One Step Beyond, Madness, 1979. This is among the best images to come out of the punk and postpunk movements. It sums up this fine pop band's indomitable spirit of fun.

Wild Planet
, the B-52s, 1980. I like this even more than the shot from their debut album. The electrifying red, which makes everything pop out at the viewer, is appropriate for an album including songs about the Devil, strobe lights, wild parties, nuclear energy, and being lost in space. All five of the '52s look primo, half-real and half-cartoon. The inner bag, of a leopard print on green, is cool too.

Get Happy!!, Elvis Costello & the Attractions, 1980. For a long time I thought this was the best album cover ever. It still holds up extremely well for its perfectly executed palate of bright pop colors and its almost crass triple-portrait of Costello. The ringwear on the British album cover is almost too cute, but it works here because it's all of a piece.

Pretenders, 1980. While the basic leather/black/white/red color scheme wasn't especially new, the quality of the band's faces and poses was jarring enough to be eye-catching, and the art deco lettering kept it from being either too "New Wave" or too retro-60s.

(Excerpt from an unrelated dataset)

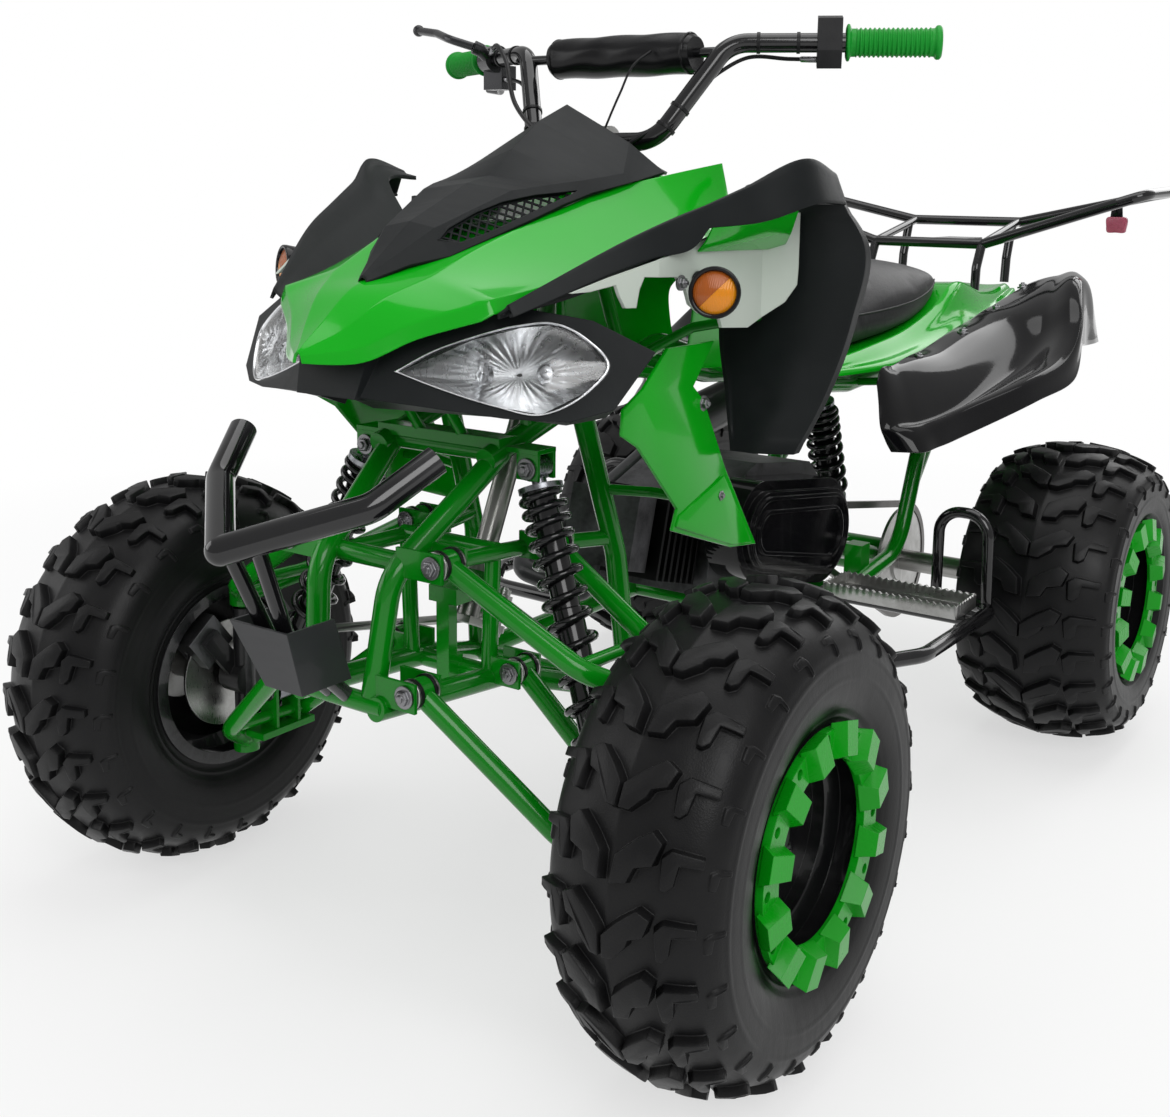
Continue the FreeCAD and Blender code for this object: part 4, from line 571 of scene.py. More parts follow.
def rings(middle: Array, radius: Array, first: Array, second: Array, sides: int) -> Array:
    """Circles about middle points: middle + radius (cos p first + sin p second).

    Args:
        middle: the points.
        radius: one radius, or one each.
        first: a direction in the circle's plane, one for all or one each.
        second: the direction square to it.
        sides: steps round a circle.

    Returns:
        The grid, point by angle.
    """
    angle = circle(sides)[None, :, None]
    first, second = (np.broadcast_to(way, middle.shape)[:, None] for way in (first, second))
    radius = np.broadcast_to(radius, (len(middle),))[:, None, None]
    return middle[:, None] + radius * (np.cos(angle) * first + np.sin(angle) * second)


def turned(profile: Sequence, centre: Sequence[float], axis: Sequence[float], sides: int) -> Array:
    """A profile of (along, radius) spun about an axis: rings about centre + along a, square to a.

    Args:
        profile: the places along the axis and the radii, in metres.
        centre: a point of the axis.
        axis: its direction.
        sides: steps round it.

    Returns:
        The grid, profile by angle.
    """
    axis = unit(np.asarray(axis, dtype=float))
    other = (0.0, 0.0, 1.0) if abs(axis[2]) < 0.9 else (1.0, 0.0, 0.0)
    u = unit(np.cross(axis, other))
    place, radius = np.asarray(profile, dtype=float).T
    return rings(np.asarray(centre) + place[:, None] * axis, radius, u, np.cross(axis, u), sides)


def pipe(path: Array, radius: float, sides: int = 12) -> Array:
    """A round tube along a path: rings about its points, square to its tangent.

    Args:
        path: points of the middle line.
        radius: the tube's radius.
        sides: steps round it.

    Returns:
        The grid, path by angle.
    """
    tangent = unit(np.gradient(path, axis=0))
    other = np.eye(3)[int(np.argmin(abs(tangent).max(axis=0)))]
    n = unit(np.cross(tangent, other))
    return rings(path, radius, n, np.cross(tangent, n), sides)


def quads(rows: int, columns: int, wrap_rows: bool, wrap_columns: bool, start: int = 0) -> Array:
    """Faces of a grid, joined round where it wraps.

    Args:
        rows: the grid's rows.
        columns: its columns.
        wrap_rows: whether the last row joins the first.
        wrap_columns: whether the last column joins the first.
        start: the index of its first point.

    Returns:
        Four indices for each face.
    """
    i = np.arange(rows if wrap_rows else rows - 1)[:, None]
    j = np.arange(columns if wrap_columns else columns - 1)[None, :]
    row, after = i * columns, (i + 1) % rows * columns
    beside = (j + 1) % columns
    return np.stack([row + j, row + beside, after + beside, after + j], axis=-1).reshape(-1, 4) + start


class Wrap(Enum):
    """How a grid closes on itself."""

    OPEN = (False, False)
    ROUND = (False, True)
    RING = (True, True)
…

Most of the Pretenders' sleeves feature faboo no-bullshit portraits.

The Flowers of Romance, Public Image Ltd., 1981. What is this woman doing with a pestle? Is she going to bash my brains in with it? Don't those thorns hurt? Whatever...I'm intrigued. While it has little to do with the content, this cover image dovetails perfectly with the sometimes amateurish, sometimes aggressive, but very beautiful music inside.